Besides, it was Mr. Donovan, after all.

Her examination over, Sophie waited for Artemis in the hallway with a nervous tension that was not altogether due to the horror on the other side of the door. In her previous encounters with the detective she'd had to fight a certain tightening of her belly to maintain an air of cool composure, and her hands would sweat in a most annoying manner. She supposed that despite her upbringing and respect for the laws of the land that she had a primitive desire to break the law—and that a part of her feared Artemis would search the impulse out.

She admitted of no other reason for the clammy palms or the flutter beneath her diaphragm.

She heard his tread up the stairs and had time to compose herself, so that when Janet and Mrs. Barnes appeared with the detective following she was able to maintain a suitably icy demeanor appropriate to a medical professional, despite the expression in his warm eyes and his smile when he saw her.

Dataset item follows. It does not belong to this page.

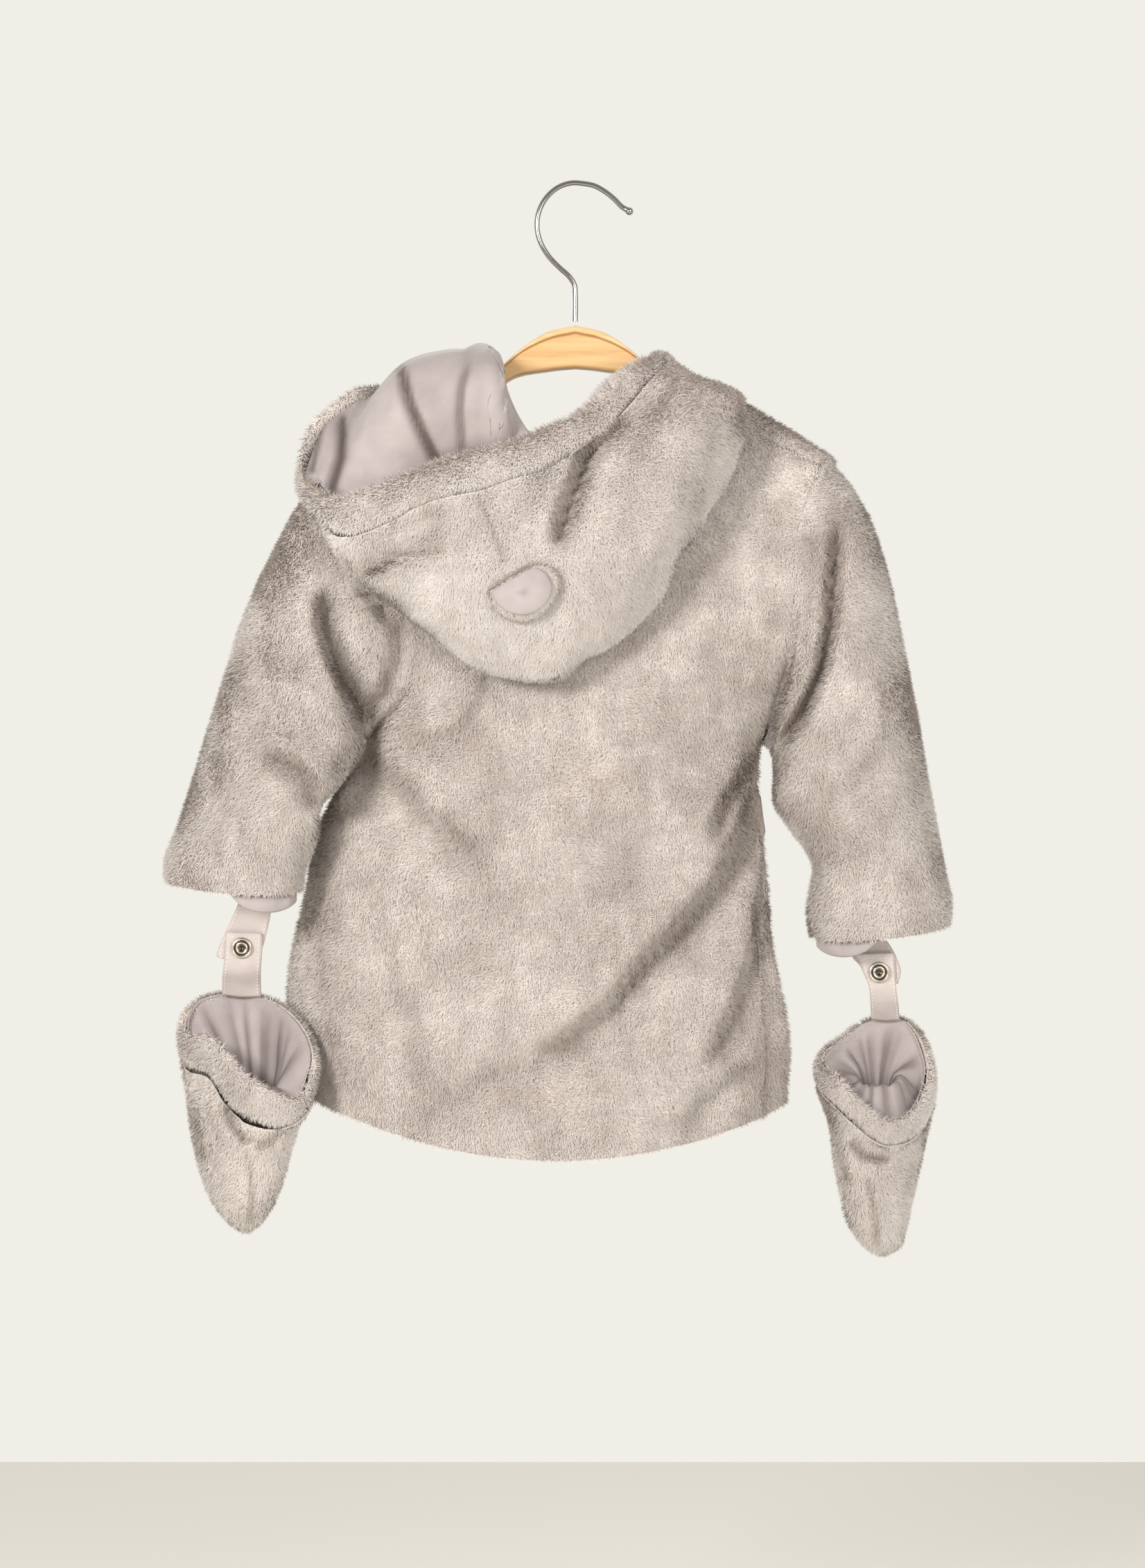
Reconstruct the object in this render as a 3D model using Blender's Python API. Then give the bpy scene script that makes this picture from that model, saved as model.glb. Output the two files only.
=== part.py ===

“It must be something extraordinary, to have you send for me voluntarily, Doctor Huxley,” he said, hat in hand. Silently Lottie Barnes took it from him, as if for all the world he'd simply been
another gentleman seeking an evening's entertainment in her house. “And for Mrs. Barnes to look so foreboding, and Davy McPhee to have the wind up—what have you got yourself into this time?”

It was hard not to smile back, but she managed it.

She opened the door and nodded. “I don't know what to make of it. It's impossible, medically—and yet … I've no idea what to do. Take her to St. James', certainly—I'm sure she'll not want for attention there. But somebody's done this to her, and they must be found, Mr. Donovan. They must be stopped.”

Artemis frowned and moved past her into the room, stopping when he saw the woman sitting so quietly on the bed. Sophie had covered Lydia up again with the shawl when she had finished examining her and as Lydia's face was untouched, it seemed that nothing was amiss.

Sophie crossed to the bed and gently removed the shawl from Lydia's shoulders, exposing her body to the detective's view. She heard the sound he made as he suddenly sucked in his breath.

It was more than simply the elegant brutality of the girl's injuries, the deliberate nature of the mutilations, the ominous, indefinable
purpose
in the way she'd been carved out and allowed to heal.

It was also the shock of recognition, the nearly physical blow of knowing he'd seen this man's work before.

Only once, and many years before. And compared to this, it had been unpracticed, amateur work. Not far from here, in a Whitechapel alley, when he was a new-made detective, when he'd been told to turn his attentions to more important matters than a gutted prostitute, when he'd had no power to argue. It came back in a rush—the girl laid down in the trash of the streets with an incongruous tenderness, her body cut open with a clinical skill, for what purpose he couldn't begin to imagine.

Somewhere, somehow, this man had honed his skill. Somehow he'd become the master of an unspeakable craft.

And this time, whatever it took, whatever the cost, Artemis would find him.

Sophie was still standing at Lydia's side, ready to step in between them if he came too close. It was something he liked about her, although he'd never tell her—the fact that her patients were foremost with her, that she still could treat them with respect and gentleness, that she would protect them with every ounce of her being. She had years ahead of her, of seeing the slow grind of poverty and despair destroy every tender feeling, years before a self-protective cynicism took hold.